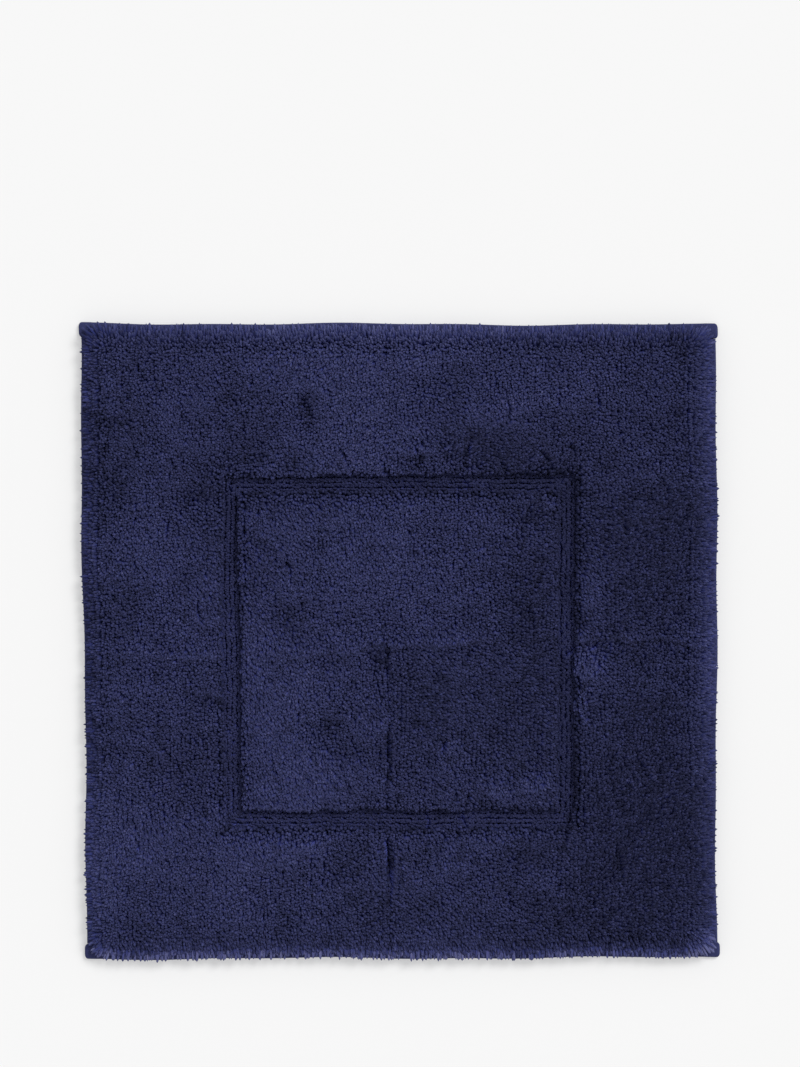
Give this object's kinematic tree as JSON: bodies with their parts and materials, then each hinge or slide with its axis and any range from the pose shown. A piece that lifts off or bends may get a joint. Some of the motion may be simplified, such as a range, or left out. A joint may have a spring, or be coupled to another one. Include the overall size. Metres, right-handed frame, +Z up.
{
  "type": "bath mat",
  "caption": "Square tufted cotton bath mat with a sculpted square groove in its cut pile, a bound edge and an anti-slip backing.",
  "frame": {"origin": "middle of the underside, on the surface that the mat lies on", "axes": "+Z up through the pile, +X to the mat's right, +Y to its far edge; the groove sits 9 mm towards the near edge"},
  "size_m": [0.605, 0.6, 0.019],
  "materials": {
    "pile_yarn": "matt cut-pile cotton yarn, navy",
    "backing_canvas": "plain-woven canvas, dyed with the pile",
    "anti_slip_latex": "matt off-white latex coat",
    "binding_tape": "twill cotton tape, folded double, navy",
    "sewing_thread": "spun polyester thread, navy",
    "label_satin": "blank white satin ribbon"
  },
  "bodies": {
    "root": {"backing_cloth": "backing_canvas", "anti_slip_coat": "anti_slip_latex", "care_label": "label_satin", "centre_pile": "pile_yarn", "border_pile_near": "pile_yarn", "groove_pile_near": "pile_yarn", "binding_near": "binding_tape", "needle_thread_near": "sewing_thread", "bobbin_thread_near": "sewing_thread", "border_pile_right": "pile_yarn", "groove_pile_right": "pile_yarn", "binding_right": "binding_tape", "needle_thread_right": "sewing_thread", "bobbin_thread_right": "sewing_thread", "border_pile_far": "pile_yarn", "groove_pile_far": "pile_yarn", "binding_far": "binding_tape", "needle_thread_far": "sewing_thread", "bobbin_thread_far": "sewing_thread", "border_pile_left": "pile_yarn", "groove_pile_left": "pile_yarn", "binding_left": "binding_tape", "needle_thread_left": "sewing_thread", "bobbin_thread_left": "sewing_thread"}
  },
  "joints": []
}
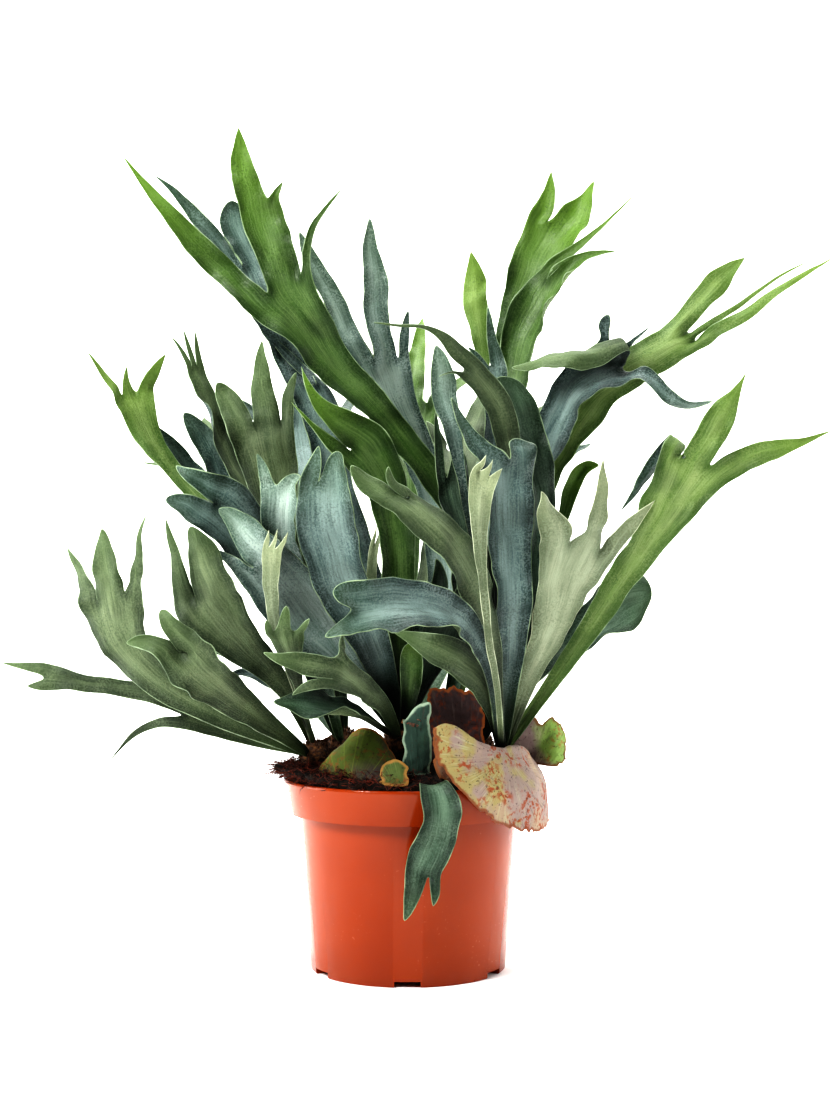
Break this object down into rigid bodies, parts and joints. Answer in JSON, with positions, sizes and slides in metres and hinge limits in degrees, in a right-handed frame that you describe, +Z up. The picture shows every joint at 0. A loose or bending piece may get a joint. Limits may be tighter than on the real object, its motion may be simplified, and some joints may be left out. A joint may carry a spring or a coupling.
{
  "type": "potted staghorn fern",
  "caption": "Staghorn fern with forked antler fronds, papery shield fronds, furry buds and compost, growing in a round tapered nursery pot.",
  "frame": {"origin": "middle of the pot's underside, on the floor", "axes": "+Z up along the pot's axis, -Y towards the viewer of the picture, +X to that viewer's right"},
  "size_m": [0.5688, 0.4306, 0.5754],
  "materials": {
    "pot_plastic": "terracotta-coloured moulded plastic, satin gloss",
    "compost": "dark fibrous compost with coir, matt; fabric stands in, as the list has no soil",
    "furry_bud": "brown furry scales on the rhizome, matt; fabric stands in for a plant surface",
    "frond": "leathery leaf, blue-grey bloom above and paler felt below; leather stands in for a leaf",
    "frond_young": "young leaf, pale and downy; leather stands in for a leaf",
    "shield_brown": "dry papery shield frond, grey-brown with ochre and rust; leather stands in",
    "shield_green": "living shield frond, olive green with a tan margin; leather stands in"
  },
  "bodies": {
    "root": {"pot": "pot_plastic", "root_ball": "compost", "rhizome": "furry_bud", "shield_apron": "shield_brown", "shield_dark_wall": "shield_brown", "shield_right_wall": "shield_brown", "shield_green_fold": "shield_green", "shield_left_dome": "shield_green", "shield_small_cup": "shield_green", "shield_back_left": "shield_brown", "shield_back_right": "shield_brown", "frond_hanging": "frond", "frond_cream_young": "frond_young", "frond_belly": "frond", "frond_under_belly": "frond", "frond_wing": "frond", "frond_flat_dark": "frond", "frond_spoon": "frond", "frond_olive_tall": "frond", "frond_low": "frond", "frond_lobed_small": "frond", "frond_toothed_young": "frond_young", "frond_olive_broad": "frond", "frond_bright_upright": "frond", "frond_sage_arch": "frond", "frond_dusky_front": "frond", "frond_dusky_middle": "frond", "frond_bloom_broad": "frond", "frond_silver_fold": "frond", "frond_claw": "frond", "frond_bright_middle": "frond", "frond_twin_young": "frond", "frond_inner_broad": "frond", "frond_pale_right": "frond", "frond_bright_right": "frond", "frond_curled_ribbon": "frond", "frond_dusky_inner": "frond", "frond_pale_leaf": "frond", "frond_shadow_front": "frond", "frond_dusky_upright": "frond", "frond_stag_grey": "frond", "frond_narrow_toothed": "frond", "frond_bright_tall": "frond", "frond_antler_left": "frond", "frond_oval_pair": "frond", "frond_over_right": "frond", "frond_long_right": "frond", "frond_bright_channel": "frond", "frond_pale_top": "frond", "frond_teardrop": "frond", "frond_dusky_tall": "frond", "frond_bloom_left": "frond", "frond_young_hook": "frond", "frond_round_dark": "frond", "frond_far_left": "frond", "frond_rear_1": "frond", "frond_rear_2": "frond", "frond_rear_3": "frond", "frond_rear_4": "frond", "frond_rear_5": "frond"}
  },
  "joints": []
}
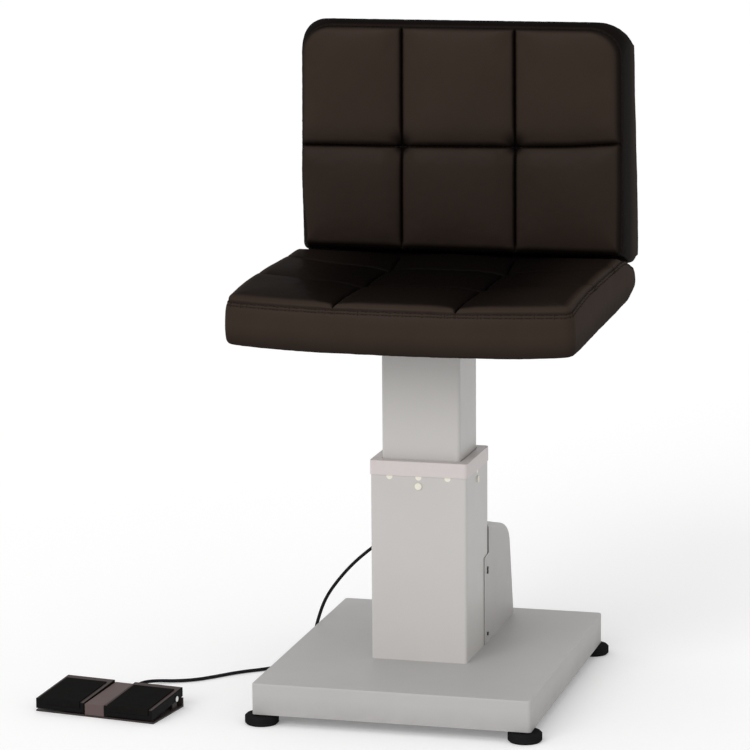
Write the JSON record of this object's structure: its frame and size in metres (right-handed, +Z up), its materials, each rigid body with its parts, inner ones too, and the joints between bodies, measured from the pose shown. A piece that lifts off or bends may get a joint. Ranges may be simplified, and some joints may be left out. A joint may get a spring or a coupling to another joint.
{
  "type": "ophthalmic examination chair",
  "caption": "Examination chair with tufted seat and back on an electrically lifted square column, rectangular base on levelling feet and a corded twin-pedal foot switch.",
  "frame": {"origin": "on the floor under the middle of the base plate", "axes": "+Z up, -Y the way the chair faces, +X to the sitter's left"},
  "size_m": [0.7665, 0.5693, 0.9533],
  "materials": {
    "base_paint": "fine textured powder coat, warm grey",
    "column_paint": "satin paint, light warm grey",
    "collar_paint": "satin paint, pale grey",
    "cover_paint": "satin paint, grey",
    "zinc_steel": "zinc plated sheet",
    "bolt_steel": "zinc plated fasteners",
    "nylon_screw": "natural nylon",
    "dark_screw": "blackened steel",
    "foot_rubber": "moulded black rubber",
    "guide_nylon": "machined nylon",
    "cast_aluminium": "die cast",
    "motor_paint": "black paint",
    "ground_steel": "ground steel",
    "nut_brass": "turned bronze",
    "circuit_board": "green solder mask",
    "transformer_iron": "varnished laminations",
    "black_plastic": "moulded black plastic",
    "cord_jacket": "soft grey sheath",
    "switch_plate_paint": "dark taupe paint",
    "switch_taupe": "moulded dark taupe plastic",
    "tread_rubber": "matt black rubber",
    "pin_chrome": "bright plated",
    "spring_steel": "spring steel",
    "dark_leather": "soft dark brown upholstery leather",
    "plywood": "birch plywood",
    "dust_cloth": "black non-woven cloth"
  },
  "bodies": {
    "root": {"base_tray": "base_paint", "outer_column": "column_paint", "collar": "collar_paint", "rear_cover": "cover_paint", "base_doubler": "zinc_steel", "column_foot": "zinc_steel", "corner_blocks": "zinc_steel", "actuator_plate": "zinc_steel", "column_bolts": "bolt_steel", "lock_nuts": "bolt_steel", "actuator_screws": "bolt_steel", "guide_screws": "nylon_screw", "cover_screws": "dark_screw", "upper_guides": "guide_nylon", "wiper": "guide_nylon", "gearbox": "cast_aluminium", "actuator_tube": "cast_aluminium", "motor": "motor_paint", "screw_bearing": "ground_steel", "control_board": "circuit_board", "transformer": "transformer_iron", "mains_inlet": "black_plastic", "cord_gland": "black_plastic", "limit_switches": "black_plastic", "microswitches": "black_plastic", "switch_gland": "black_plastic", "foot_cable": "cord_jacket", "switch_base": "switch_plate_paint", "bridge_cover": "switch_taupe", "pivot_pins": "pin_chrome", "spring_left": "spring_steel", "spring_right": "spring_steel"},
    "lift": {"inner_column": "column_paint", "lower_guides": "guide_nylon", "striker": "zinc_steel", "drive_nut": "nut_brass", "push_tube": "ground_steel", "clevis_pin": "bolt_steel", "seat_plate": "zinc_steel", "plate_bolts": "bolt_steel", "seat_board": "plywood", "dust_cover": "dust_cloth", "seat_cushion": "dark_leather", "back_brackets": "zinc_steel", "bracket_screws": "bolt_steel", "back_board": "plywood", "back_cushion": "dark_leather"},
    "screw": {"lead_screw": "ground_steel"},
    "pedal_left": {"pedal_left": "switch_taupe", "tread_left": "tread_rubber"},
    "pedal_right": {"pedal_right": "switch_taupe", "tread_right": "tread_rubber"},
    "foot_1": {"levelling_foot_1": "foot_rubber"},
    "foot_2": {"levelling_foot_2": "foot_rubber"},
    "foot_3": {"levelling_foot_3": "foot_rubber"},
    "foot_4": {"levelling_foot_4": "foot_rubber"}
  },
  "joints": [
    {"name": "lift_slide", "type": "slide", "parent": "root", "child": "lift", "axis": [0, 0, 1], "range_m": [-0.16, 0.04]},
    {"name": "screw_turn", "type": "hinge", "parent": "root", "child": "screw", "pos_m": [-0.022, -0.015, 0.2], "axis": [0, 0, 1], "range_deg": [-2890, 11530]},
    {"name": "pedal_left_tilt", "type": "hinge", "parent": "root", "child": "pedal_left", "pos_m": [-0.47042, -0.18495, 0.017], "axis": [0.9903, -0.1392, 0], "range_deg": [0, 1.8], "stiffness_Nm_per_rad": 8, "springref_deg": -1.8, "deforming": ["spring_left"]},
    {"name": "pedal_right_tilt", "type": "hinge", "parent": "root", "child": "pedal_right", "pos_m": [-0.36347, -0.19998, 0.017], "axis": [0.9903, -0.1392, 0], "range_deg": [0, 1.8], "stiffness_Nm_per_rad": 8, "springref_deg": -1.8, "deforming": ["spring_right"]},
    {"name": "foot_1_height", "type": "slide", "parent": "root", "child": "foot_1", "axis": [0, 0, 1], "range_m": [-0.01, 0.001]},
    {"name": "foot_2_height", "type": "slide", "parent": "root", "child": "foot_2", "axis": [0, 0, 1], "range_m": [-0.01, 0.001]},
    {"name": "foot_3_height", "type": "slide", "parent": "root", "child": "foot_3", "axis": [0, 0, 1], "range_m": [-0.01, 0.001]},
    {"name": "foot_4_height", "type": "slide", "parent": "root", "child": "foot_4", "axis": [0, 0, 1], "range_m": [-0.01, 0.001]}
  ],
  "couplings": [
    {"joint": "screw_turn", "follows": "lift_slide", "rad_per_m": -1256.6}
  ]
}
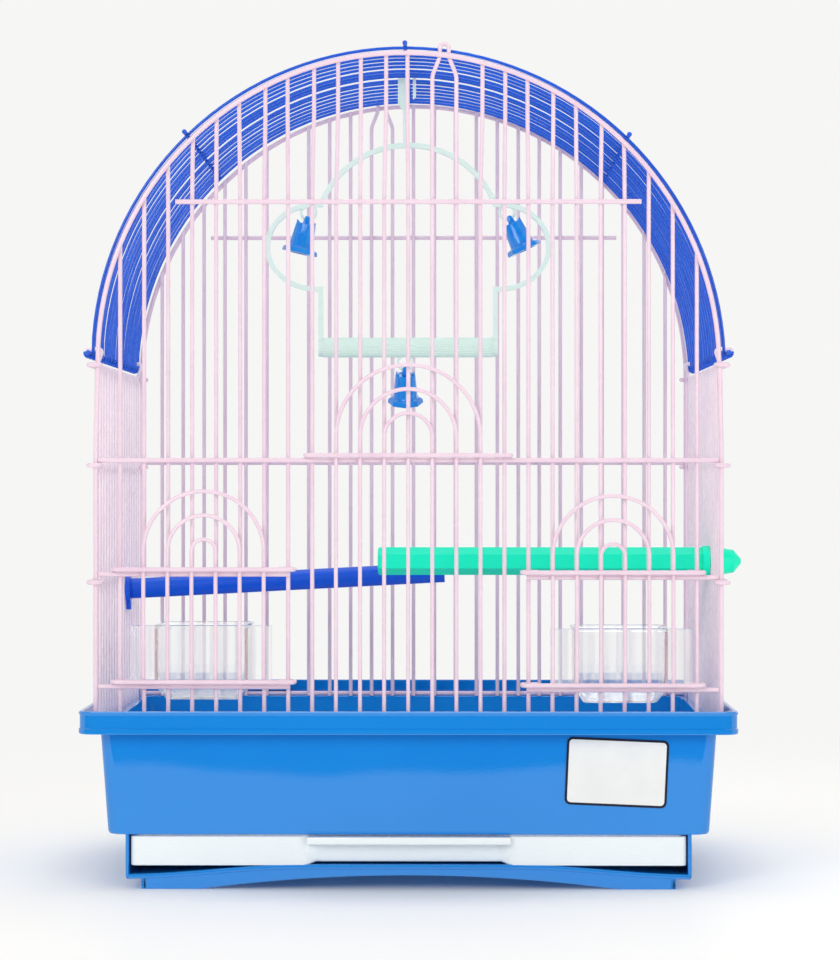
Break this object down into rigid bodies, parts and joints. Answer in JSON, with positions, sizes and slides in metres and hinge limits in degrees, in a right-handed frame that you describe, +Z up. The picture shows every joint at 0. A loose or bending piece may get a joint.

+++

_TASK PROMPT_: In the records above, collect each line with "bends".

_OUTPUT OF THE TASK_:
Give this object's kinematic tree as JSON: bodies with their parts and materials, then each hinge or slide with its axis and any range from the pose shown. A piece that lifts off or bends may get a joint. Some of the motion may be simplified, such as a range, or left out. A joint may have a spring, or be coupled to another one. Include the overall size. Metres, right-handed frame, +Z up.
Write the JSON record of this object's structure: its frame and size in metres (right-handed, +Z up), its materials, each rigid body with its parts, inner ones too, and the joints between bodies, measured from the pose shown. A piece that lifts off or bends may get a joint. Ranges may be simplified, and some joints may be left out. A joint may get a spring or a coupling to another joint.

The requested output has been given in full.